In Bezug auf die Unterbrechungen der Untersuchungshaft gibt es keine Hinweise, dass auch die Verköstigung des Klägers unterbrochen worden wäre.

3. Zum Anspruch auf Ausgleichszulage während der Strafhaft (ab ):

Von gewissen, hier nicht relevanten Ausnahmen abgesehen sind nach § 295 Abs 1 ASVG auf die Ausgleichszulage die Bestimmungen über Pensionen anzuwenden. In diesem Sinne ist auch § 89 Abs 1 Z 1 ASVG über das Ruhen der Leistungsansprüche aus der Pensionsversicherung im Fall einer Strafhaft anzuwenden. Im Übrigen liegt der Zweck der Ausgleichszulage nicht darin, dem Strafgefangenen das Ansparen von Mitteln für die spätere Wiedereingliederung in die Gesellschaft zu ermöglichen.
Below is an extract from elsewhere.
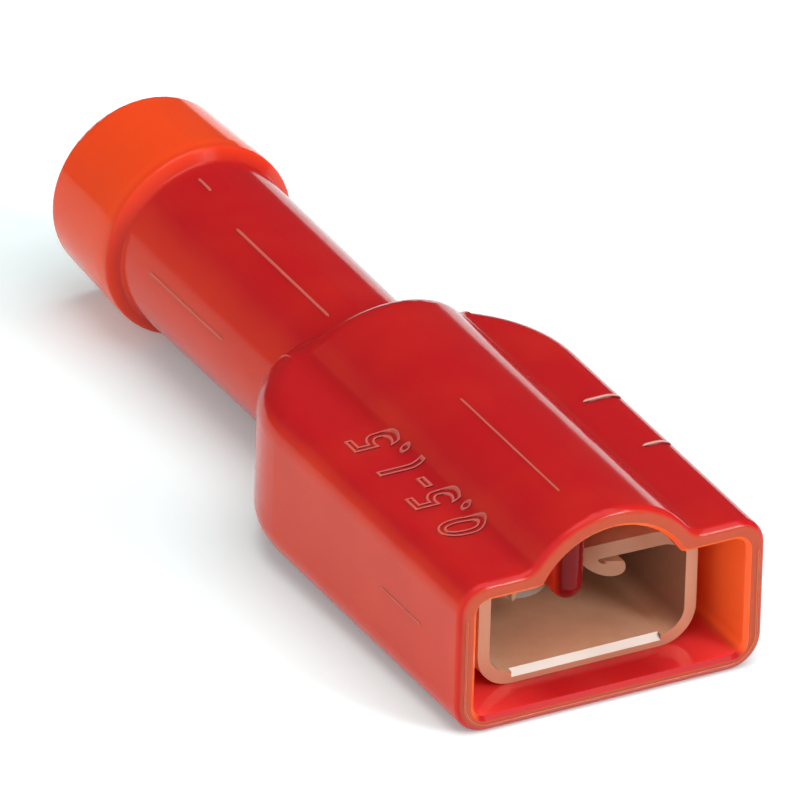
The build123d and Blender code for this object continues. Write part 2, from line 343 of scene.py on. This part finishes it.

Dass es in einem anderen EU-Mitgliedstaat möglicherweise eine andere Regelung gibt, macht die österreichische Regelung nicht per se „EU-widrig".

4. Damit muss die Revision des Klägers erfolglos bleiben.

Die Kostenentscheidung beruht auf § 77 Abs 1 Z 2 lit b ASGG.